Each line containing the word "part" should be found and copied.

● Data excerpt:
+++

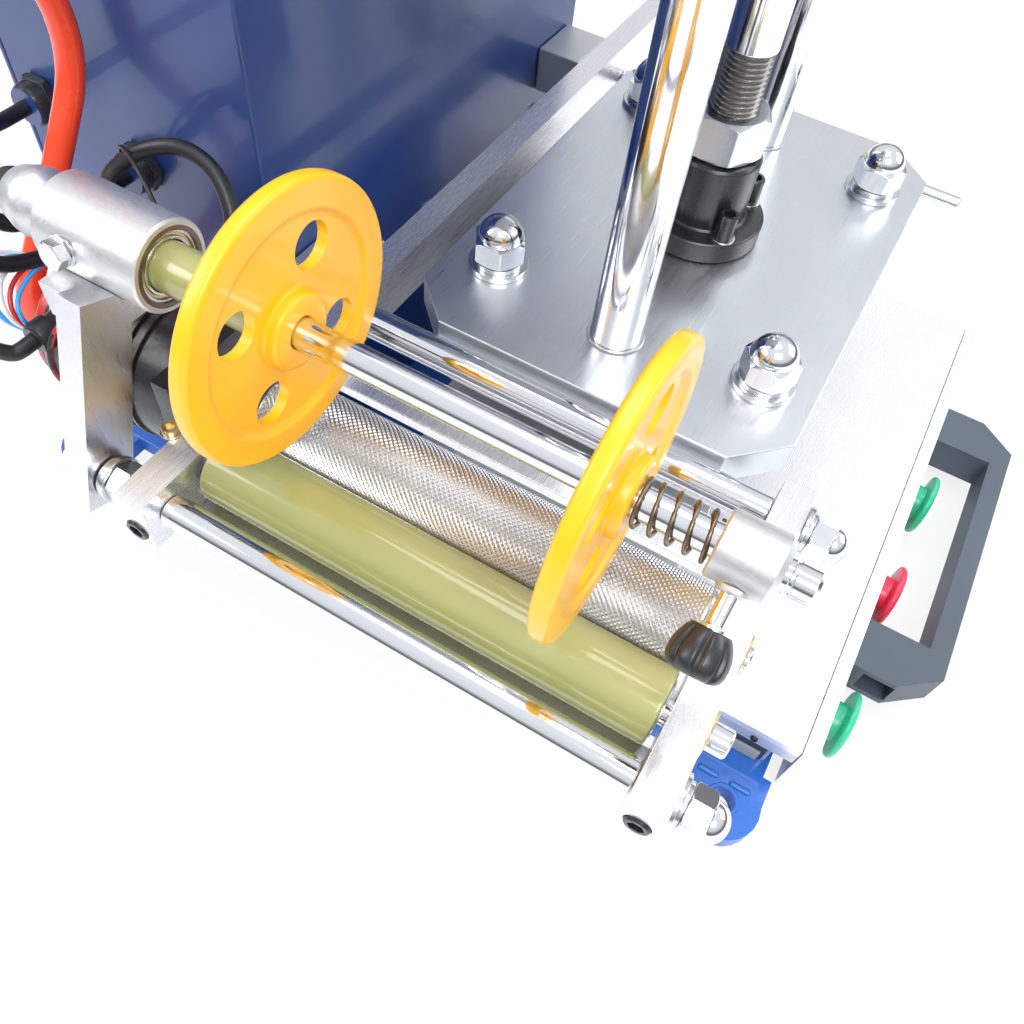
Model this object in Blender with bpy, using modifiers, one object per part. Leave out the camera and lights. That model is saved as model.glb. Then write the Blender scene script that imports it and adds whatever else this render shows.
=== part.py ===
"""Bench-top cup sealing machine: drawer with a cup mould, pneumatic sealing press on two
guide columns, and a pair of side arms that carry the film from a supply reel, past the
press, through two pull rollers and onto a rewind reel for the punched waste film.

The origin is on the bench, under the middle of the press plate.  +X runs along the film
from the rewind reel (-X) to the supply reel (+X), -Y faces the operator, +Z is up.
All sizes below are in millimetres; the helpers turn them into metres.
"""
import math

import bmesh
import bpy
from mathutils import Matrix, Vector

MM = 0.001
GAP = 0.3                      # clearance left between pieces that touch

# ---------------------------------------------------------------- driving dimensions
BASE_HALF_X = 196              # cast base
BASE_FRONT_Y = -166
BASE_H = 13
LUG_R = 21
LUG_HOLE_R = 6.5
LUG_REACH = 17                 # lug centre outside the base's side
LUG_INSET_Y = 15               # lug centre behind the base's front edge

RAIL_W = 18                    # drawer slide rails
RAIL_H = 30
DRAWER_HALF_X = 186
DRAWER_FRONT_Y = -181
DRAWER_BACK_Y = 100
SHEET = 6                      # drawer top, with its folded edge
FASCIA_H = 44
FASCIA_T = 8

ARM_CENTRE_Z = 162             # film arms: flat bars on edge
ARM_H = 28
ARM_T = 15
ARM_GAP = 214.5                # clear width between the arms
ARM_MID_Y = 6.25
ARM_LEFT_X = -299
FRONT_ARM_RIGHT_X = -137       # the front arm stops short of the press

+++

● Full response:
Model this object in Blender with bpy, using modifiers, one object per part. Leave out the camera and lights. That model is saved as model.glb. Then write the Blender scene script that imports it and adds whatever else this render shows.
=== part.py ===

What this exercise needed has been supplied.